Create train and test data from dummy.
set.seed(300)
dmy_train <- dmy[intrain,2:9]
dmy_test <- dmy[-intrain,2:9]
dmy_train_label <- dmy[intrain,1]
dmy_test_label <- dmy[-intrain,1]
Then predict using KNN method.
round(sqrt(nrow(dmy_train)))
## [1] 113
pred_knn <- class::knn(train = dmy_train,
test = dmy_test,
cl = dmy_train_label,
k = 113)
Make confussion matrix to predict using KNN.

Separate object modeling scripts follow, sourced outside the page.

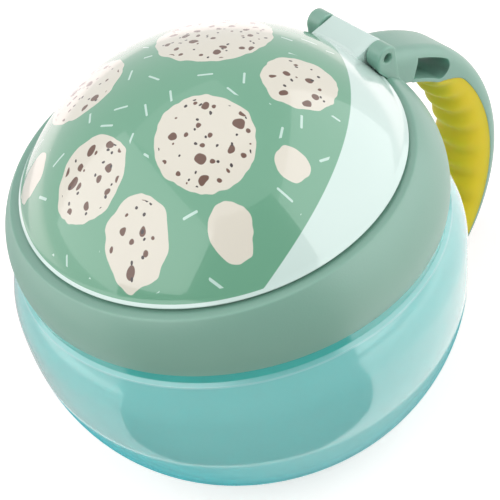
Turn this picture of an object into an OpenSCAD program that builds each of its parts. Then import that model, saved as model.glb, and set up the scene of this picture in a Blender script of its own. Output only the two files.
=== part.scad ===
// Snack container for a toddler: a round clear bowl, a screw collar with a hook handle,
// a domed flip lid on a pin, and a star-cut soft insert that a small hand pushes through.
// Millimetres. The origin is the centre of the bowl's base, +Z is up, the handle points to +Y.

/* [Bowl] */
// Largest diameter of the bowl
bowl_d = 96; // [90:0.5:102]
// Height of the bowl's widest line above its base
widest_z = 39.4; // [37:0.2:41]
// Height of the full belly curve, of which the flat base cuts off the tip
belly_depth = 44.3; // [43:0.1:46]
// Fullness of the belly curve: 2 is an ellipse, more is squarer
belly_power = 2.38; // [2:0.02:2.8]
// Wall of the bowl
bowl_wall = 2.4; // [1.8:0.1:2.6]
// Radius of the neck that carries the collar
neck_r = 41; // [40.6:0.1:41.2]

/* [Collar] */
// Radius of the collar where it bulges most
collar_r = 45.6; // [45.4:0.1:46.4]
// Radius of the arc of the collar's outer face
collar_arc = 15; // [14.6:0.1:17]
// Height of the collar's lower edge
collar_z = 50.6; // [50.4:0.1:51]
// Radius of the mouth
mouth_r = 33.5; // [31:0.5:34]
// Wall of the hinge ears beside the lid's barrel
ear_w = 3.85; // [3.5:0.05:5]

/* [Lid] */
// Radius of the lid's rim
lid_r = 39.6; // [39.2:0.1:39.8]
// Height of the dome above the rim
dome_h = 22.8; // [20:0.2:24]
// Wall of the dome
lid_wall = 1.8; // [1.4:0.1:2.2]
// Slope of the rim plane, rising towards the hinge
lid_tilt = 2.7; // [2.4:0.1:3]
// Length of the lid's hinge barrel
barrel_w = 13.6; // [12:0.2:14]
// Diameter of the hinge pin
pin_d = 1.9; // [1.6:0.1:2]

/* [Handle] */
// Width of the handle
handle_w = 13.6; // [11:0.2:13.8]
// Thickness of the handle with its grip
handle_t = 7.2; // [6.6:0.1:7.6]
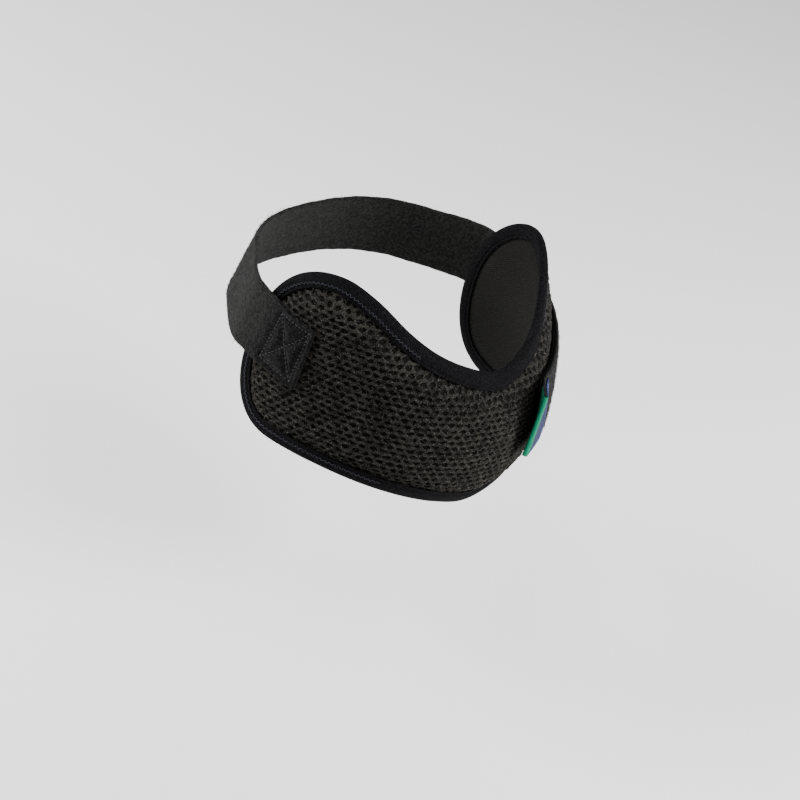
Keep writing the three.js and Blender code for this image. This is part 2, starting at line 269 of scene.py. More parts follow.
@dataclass(frozen=True)
class PadShape:
    """The pad's outline on the flat layout, and how its outer face swells inside its edge."""

    loop: Loop
    length: float = 0.215
    waist_height: float = 0.053
    waist_bottom: float = -0.0405
    top_arch: float = 0.0255
    bottom_arch: float = 0.010
    top_corner: float = 0.030
    bottom_corner: float = 0.025
    top_power: float = 2.0
    bottom_power: float = 2.4
    thickness: float = 0.006
    edge_inset: float = 0.0011
    edge_thickness: float = 0.0016
    shoulder_inset: float = 0.0058
    shoulder: float = 0.006
    straight_steps: int = 60
    corner_steps: int = 26
    edges: tuple[EdgeRow, ...] = (
        EdgeRow(along=0.00, top=0.00, bottom=0.00),
        EdgeRow(along=0.15, top=0.11, bottom=0.27),
        EdgeRow(along=0.30, top=0.29, bottom=0.58),
        EdgeRow(along=0.43, top=0.52, bottom=0.80),
        EdgeRow(along=0.57, top=0.82, bottom=0.96),
        EdgeRow(along=0.68, top=0.98, bottom=1.00),
        EdgeRow(along=0.75, top=1.00, bottom=1.00),
        EdgeRow(along=1.00, top=1.00, bottom=1.00),
    )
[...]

pred_knn_conf <- confusionMatrix(as.factor(pred_knn), as.factor(dmy_test_label),"1")
pred_knn_conf
## Confusion Matrix and Statistics
##
## Reference
## Prediction 0 1
## 0 2160 38
## 1 305 2953
##
## Accuracy : 0.9371
## 95% CI : (0.9304, 0.9434)
## No Information Rate : 0.5482
## P-Value [Acc > NIR] : < 2.2e-16
##
## Kappa : 0.8719
##
## Mcnemar's Test P-Value : < 2.2e-16
##
## Sensitivity : 0.9873
## Specificity : 0.8763
## Pos Pred Value : 0.9064
## Neg Pred Value : 0.9827
## Prevalence : 0.5482
## Detection Rate : 0.5412
## Detection Prevalence : 0.5971
## Balanced Accuracy : 0.9318
##
## 'Positive' Class : 1
##
eval_logit <- data_frame(Accuracy = log_conf$overall[1],
Recall = log_conf$byClass[1],
Specificity = log_conf$byClass[2],
Precision = log_conf$byClass[3])
eval_knn <- data_frame(Accuracy = pred_knn_conf$overall[1],
Recall = pred_knn_conf$byClass[1],
Specificity = log_conf$byClass[2],
Precision = pred_knn_conf$byClass[3])
# Model Evaluation Logit
eval_logit
## # A tibble: 1 x 4
## Accuracy Recall Specificity Precision
## <dbl> <dbl> <dbl> <dbl>
## 1 0.988 0.992 0.983 0.986
# Model Evaluation K-NN
eval_knn
## # A tibble: 1 x 4
## Accuracy Recall Specificity Precision
## <dbl> <dbl> <dbl> <dbl>
## 1 0.937 0.987 0.983 0.906
Both model has high accuracy more than 90% but Logistic regression model has higher accuracy than KNN Model.
Even there is no significant difference between logistic regression and K-NN in term of accuracy because the value is still above 90%. The logistic regression model is classifying data as positive outcome more often than K-NN. As a result, the sensitivity of logistic regression is higher than K-NN and the specificity is same with K-NN. And the precision of Logistic regression is higher than KNN. Overall, Logistic regression is better than K-NN.